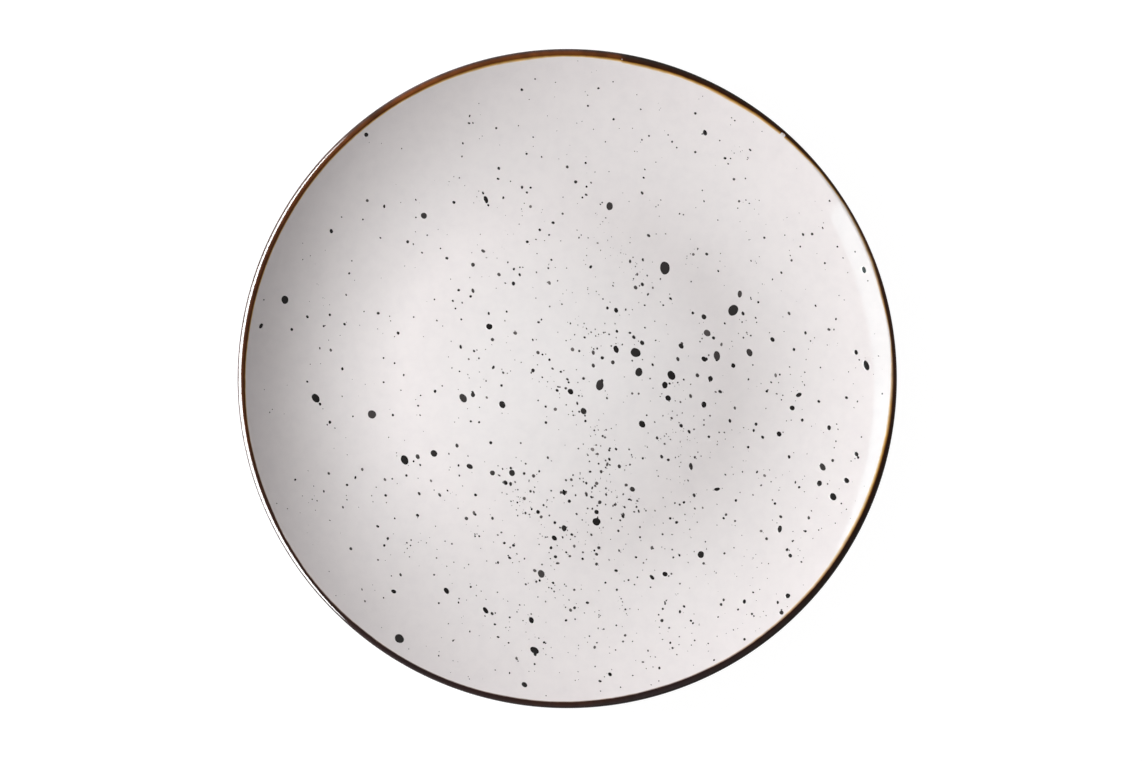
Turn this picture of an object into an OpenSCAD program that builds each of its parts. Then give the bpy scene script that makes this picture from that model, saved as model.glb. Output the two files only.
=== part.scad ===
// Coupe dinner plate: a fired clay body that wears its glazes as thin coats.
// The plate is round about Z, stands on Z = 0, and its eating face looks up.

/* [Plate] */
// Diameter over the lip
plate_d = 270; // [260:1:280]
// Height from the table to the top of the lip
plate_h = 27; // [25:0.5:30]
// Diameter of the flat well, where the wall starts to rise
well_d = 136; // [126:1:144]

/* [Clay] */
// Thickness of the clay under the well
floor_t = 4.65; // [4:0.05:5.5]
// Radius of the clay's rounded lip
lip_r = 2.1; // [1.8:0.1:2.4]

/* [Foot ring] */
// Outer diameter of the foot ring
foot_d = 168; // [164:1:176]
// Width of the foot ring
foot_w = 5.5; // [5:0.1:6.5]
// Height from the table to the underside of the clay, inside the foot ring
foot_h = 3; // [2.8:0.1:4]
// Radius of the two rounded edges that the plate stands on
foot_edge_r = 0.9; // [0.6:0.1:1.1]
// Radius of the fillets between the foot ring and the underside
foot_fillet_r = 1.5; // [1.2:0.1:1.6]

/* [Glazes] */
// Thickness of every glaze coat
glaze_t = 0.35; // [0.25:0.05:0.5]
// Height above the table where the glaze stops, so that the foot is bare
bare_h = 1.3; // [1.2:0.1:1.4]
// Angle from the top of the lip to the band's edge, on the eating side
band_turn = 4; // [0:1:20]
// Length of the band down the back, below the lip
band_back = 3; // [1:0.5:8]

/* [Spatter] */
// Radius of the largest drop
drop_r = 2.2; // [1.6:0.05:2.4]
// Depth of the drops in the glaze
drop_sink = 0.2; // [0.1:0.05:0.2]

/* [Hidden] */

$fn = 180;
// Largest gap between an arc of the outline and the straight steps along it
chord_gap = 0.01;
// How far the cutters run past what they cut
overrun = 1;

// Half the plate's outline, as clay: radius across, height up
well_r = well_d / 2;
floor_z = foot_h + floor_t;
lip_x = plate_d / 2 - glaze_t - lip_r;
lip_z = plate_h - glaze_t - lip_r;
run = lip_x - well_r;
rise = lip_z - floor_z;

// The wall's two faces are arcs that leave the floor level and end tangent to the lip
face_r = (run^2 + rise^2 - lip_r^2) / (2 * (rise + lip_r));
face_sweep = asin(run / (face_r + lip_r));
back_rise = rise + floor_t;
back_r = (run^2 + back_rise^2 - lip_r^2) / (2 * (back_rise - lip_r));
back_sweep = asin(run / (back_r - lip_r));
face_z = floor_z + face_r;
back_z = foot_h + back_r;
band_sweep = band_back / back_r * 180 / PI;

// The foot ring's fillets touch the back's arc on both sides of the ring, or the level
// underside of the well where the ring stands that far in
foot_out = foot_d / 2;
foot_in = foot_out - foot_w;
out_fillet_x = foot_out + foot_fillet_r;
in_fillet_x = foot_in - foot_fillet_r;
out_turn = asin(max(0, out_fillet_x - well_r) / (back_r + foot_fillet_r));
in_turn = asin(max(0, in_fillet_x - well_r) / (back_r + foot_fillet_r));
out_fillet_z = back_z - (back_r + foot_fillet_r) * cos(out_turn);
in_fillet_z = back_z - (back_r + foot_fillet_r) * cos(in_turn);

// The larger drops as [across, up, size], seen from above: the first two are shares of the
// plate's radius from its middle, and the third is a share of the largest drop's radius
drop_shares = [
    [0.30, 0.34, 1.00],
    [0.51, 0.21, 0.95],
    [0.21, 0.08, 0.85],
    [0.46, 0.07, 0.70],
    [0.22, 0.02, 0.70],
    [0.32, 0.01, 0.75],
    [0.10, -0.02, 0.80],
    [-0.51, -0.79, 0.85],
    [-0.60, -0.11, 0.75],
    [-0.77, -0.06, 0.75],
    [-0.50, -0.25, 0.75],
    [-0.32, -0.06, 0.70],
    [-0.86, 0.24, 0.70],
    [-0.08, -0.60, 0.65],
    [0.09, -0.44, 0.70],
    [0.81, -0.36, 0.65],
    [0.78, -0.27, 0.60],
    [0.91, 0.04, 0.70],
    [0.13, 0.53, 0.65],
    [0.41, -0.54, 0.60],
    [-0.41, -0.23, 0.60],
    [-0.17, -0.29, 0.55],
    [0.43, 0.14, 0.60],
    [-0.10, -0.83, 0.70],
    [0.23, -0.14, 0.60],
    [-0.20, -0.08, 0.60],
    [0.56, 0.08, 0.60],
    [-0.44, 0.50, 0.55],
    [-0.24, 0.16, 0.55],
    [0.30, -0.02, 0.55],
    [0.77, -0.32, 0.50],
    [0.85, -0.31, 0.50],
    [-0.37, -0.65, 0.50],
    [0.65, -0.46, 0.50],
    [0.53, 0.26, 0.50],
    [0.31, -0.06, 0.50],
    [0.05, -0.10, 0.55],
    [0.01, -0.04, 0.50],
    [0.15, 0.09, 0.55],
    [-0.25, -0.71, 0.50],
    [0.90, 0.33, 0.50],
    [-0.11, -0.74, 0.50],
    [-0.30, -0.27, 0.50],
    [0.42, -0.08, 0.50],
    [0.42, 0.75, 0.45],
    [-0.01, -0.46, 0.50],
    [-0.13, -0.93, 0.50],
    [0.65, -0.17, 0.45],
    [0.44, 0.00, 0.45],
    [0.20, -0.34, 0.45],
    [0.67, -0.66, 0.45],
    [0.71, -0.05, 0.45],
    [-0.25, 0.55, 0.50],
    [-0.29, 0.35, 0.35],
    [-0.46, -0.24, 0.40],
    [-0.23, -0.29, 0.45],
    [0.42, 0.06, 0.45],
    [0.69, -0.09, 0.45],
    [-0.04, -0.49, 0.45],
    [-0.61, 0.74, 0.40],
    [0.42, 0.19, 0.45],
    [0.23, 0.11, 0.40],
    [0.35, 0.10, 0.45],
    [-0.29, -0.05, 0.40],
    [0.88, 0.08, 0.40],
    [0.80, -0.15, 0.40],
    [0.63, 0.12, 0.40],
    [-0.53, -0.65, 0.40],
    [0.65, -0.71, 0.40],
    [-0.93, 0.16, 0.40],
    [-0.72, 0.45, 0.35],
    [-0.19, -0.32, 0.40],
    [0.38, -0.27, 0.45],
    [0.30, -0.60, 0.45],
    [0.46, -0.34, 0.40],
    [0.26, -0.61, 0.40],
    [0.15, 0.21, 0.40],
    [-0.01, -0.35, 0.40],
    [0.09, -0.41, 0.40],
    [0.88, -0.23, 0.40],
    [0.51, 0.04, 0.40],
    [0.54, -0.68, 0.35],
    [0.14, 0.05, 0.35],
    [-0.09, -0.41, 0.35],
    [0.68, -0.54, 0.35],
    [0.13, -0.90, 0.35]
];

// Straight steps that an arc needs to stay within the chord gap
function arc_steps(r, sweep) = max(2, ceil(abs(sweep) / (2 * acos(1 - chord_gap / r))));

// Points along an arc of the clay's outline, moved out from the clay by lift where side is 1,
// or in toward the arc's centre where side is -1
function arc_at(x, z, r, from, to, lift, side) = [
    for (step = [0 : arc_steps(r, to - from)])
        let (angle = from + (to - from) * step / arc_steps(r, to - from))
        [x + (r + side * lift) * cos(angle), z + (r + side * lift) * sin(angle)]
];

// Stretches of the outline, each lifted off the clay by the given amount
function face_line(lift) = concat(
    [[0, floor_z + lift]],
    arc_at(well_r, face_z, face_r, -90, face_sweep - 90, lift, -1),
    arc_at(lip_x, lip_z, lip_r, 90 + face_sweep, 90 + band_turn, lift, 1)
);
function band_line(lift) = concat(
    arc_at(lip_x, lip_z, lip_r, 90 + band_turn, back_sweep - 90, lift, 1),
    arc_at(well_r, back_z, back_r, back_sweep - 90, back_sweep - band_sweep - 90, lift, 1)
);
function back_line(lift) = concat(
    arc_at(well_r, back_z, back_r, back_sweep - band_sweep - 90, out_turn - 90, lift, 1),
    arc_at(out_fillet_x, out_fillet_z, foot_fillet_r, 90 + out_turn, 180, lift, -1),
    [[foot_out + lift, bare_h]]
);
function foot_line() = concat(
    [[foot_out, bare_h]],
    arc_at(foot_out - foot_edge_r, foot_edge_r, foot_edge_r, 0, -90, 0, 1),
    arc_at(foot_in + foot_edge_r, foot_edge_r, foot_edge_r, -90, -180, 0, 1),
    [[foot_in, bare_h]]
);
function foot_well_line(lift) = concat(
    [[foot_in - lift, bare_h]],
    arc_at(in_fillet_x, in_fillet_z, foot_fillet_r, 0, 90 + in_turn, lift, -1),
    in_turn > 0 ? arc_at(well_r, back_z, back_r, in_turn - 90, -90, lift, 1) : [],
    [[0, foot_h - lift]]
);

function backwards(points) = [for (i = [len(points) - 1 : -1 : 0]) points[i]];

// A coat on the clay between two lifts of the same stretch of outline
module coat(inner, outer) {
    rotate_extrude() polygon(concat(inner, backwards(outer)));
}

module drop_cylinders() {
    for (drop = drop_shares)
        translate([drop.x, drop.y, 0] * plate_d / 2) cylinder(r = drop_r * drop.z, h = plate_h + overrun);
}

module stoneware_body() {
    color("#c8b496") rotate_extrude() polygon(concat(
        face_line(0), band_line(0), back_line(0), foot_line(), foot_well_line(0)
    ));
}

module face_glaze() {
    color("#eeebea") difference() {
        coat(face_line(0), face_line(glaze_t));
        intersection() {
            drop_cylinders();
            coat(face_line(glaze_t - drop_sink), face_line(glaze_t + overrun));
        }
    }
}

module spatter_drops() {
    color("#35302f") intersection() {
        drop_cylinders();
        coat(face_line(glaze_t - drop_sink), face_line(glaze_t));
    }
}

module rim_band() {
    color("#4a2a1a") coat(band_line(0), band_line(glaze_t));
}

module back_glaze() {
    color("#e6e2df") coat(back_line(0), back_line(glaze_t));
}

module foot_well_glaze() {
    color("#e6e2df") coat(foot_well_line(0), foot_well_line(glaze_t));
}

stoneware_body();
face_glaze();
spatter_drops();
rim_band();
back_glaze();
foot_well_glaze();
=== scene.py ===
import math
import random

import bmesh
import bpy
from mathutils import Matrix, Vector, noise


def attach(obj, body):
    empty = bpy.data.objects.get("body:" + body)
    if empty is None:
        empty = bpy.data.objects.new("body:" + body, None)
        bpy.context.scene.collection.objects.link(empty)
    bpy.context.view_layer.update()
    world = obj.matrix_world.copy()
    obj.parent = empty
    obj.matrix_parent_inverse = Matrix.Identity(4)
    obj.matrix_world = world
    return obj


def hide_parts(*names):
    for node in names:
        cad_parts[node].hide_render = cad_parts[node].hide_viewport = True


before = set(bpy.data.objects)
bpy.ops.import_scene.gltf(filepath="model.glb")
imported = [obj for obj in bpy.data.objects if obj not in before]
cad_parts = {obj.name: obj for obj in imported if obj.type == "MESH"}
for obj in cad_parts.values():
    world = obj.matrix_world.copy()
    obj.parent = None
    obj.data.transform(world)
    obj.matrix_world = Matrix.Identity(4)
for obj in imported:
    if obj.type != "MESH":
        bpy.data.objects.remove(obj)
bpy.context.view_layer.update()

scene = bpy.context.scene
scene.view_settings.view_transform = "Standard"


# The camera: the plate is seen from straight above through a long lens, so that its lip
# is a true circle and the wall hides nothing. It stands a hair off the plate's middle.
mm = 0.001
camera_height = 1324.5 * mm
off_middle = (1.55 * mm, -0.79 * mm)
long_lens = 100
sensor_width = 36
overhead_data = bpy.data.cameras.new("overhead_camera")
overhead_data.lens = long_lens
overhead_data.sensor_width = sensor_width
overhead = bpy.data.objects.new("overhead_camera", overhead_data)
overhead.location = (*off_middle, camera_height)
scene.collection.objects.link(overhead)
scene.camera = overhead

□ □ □

Exercise prompt -
Return the exact lines from the line with "for (drop = drop_shares)" to the line with "obj.data.transform(world)", inclusive of both, with nothing added.

Complete output -
    for (drop = drop_shares)
        translate([drop.x, drop.y, 0] * plate_d / 2) cylinder(r = drop_r * drop.z, h = plate_h + overrun);
}

module stoneware_body() {
    color("#c8b496") rotate_extrude() polygon(concat(
        face_line(0), band_line(0), back_line(0), foot_line(), foot_well_line(0)
    ));
}

module face_glaze() {
    color("#eeebea") difference() {
        coat(face_line(0), face_line(glaze_t));
        intersection() {
            drop_cylinders();
            coat(face_line(glaze_t - drop_sink), face_line(glaze_t + overrun));
        }
    }
}

module spatter_drops() {
    color("#35302f") intersection() {
        drop_cylinders();
        coat(face_line(glaze_t - drop_sink), face_line(glaze_t));
    }
}

module rim_band() {
    color("#4a2a1a") coat(band_line(0), band_line(glaze_t));
}

module back_glaze() {
    color("#e6e2df") coat(back_line(0), back_line(glaze_t));
}

module foot_well_glaze() {
    color("#e6e2df") coat(foot_well_line(0), foot_well_line(glaze_t));
}

stoneware_body();
face_glaze();
spatter_drops();
rim_band();
back_glaze();
foot_well_glaze();
=== scene.py ===
import math
import random

import bmesh
import bpy
from mathutils import Matrix, Vector, noise


def attach(obj, body):
    empty = bpy.data.objects.get("body:" + body)
    if empty is None:
        empty = bpy.data.objects.new("body:" + body, None)
        bpy.context.scene.collection.objects.link(empty)
    bpy.context.view_layer.update()
    world = obj.matrix_world.copy()
    obj.parent = empty
    obj.matrix_parent_inverse = Matrix.Identity(4)
    obj.matrix_world = world
    return obj


def hide_parts(*names):
    for node in names:
        cad_parts[node].hide_render = cad_parts[node].hide_viewport = True


before = set(bpy.data.objects)
bpy.ops.import_scene.gltf(filepath="model.glb")
imported = [obj for obj in bpy.data.objects if obj not in before]
cad_parts = {obj.name: obj for obj in imported if obj.type == "MESH"}
for obj in cad_parts.values():
    world = obj.matrix_world.copy()
    obj.parent = None
    obj.data.transform(world)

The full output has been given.